There are 2 separate issues here: what happens to such a President and what happens to the person who has been pardoned.
What happens to the person who has been pardoned?
While at least one attempt at reversing a pardon has been discussed in recent history (Clinton's pardon of Mark Rich), there is no case of a pardon that has been reversed without the wishes of the person who was to be pardoned.
There were 2 SCOTUS cases which decided that a pardon is a form of clemency rather than an act of overturning a judgement.
- United States v. Wilson, 32 U.S. (7 Pet.) 150 (1833) established that if a person does not accept a conditional pardon, then it is not in effect.
- Burdick v. United States, 236 U.S. 79 (1915) decided that if a person does not accept an unconditional pardon, then the pardon is not in effect. Burdick specifically did not want to accept the pardon because his contention was that accepting it would be tantamount to admitting guilt and would strip him of his 5th amendment right to not incriminate himself.

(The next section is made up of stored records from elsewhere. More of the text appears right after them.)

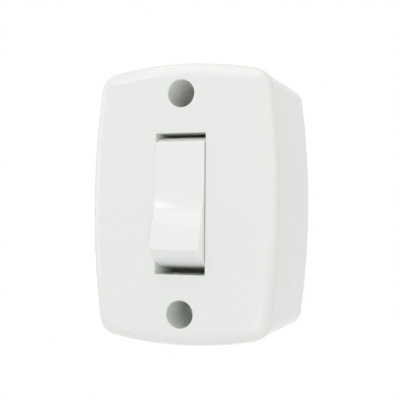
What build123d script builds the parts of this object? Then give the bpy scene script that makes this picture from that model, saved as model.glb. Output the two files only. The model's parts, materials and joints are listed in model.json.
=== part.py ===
from build123d import *
import os
from math import atan, cos, degrees, radians, sin, sqrt, tan

# A surface mounted light switch: a one-piece cover over a back plate, with a rocker that works a
# rocking contact inside. Lengths are in millimetres and angles in degrees.
# The wall is the plane Y = 0 and the front faces -Y, so a "level" is a distance from the wall.

# Case, measured at the wall
case_width = 52.6
case_depth = 40.0
side_bow = 3.1
top_bow = 3.6
corner_radius = 5.7
side_taper = 0.3
front_edge_radius = 4.0
wall = 2.2
front_wall = 2.5
inner_edge_radius = 1.8

# Screw access tubes through the cover, and the clearance holes for the wall screws
screw_spacing = 58.0
screw_end_margin = 8.8
access_radius = 3.65
tube_wall = 1.5
screw_hole_radius = 2.25
screw_seat = 3.0
hole_lip = 0.4

# Back plate
plate_thickness = 3.0
plate_gap = 0.2
ring_wall = 1.2
ring_height = 1.5
cable_entry_width = 26.0
cable_entry_height = 20.0
cable_entry_corner = 3.0

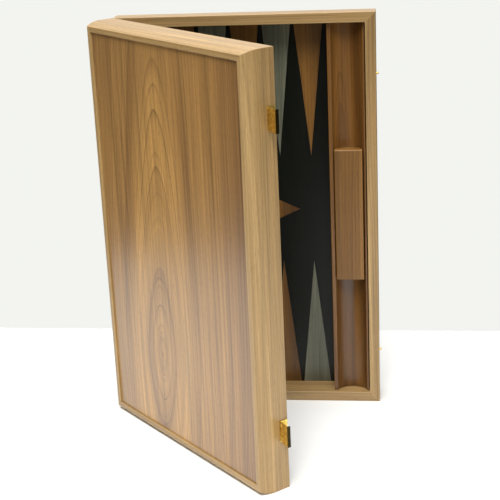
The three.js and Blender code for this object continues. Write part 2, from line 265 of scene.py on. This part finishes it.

There is very little case law surrounding the understanding of the power to pardon, so it may help to simply list the relevant instances of considerations and available opinions.
Both (fmr President) Nixon and (fmr Sec of Defense) Weinberger were pardoned without ever being tried for the crimes for which they were pardoned.
Even after Burdick v US, the issue of whether a pardon does amount to a formal admission of guilt remains controversial (i.e., not fully settled legally).
In Nixon v US (not to be confused with the more famous US v Nixon), the court referred to Black's Law dictionary, rather than to the previous 2 opinions, to state that a pardon does not overturn a "guilty" judgement but rather provides a clemency.
It is established that all punishments (jail time or fines), that one would receive for the crime, would not be applied if the person is pardoned.
However, it is not established, for example, if the the presumption of guilt that goes with the accepting of a pardon
- counts as a "strike" for the purposes of "3 strike" laws (because of no precedent);
- would result in a requirement to continue registering as a sex offender in case the crime was a sex crime (because of no precedent).
The current DOJ FAQ states that a pardon removes "civil disabilities" such as restrictions on the right to
- hold state or local office
- sit on a jury
It is widely claimed that a President cannot pardon anyone for state crimes. However, as far as I know, it's never been attempted.
The current interpretation of the US Constitution's Supremacy Clause is that states cannot interfere with the proceedings of the Federal government. So should a President attempt to pardon anyone for a state crime, it would (almost certainly) result in a court challenge. Any claims, that the outcome of such a challenge would result one way or another, are (by definition) nothing but a speculation.
Further, if a pardon does remove the civil disability of not being able to hold a state office, then it does remove punitive consequences of some states' laws. Which may potentially bolster the claim that a President may pardon a state crime. But again, this is a pure speculation and there are plenty of good arguments to be made against such a possibility.
What happens to the President who has taken a bribe?
That having been said, no official act performed by a President is automatically reversed if the act is found to have been done corruptly (in exchange for a bribe or any other personal consideration contravening his oath of office).
However, the Congress has the enumerated power to impeach a President and remove him from the office if he is found to have taken a bribe. Removing him from the office does not, in itself, reverse any of his official actions (including the ones performed corruptly).
The Congress, however, does not have the power to reverse pardons. Nor can it create such a power with a legislature. For Congress to gain such a power would require a constitutional amendment.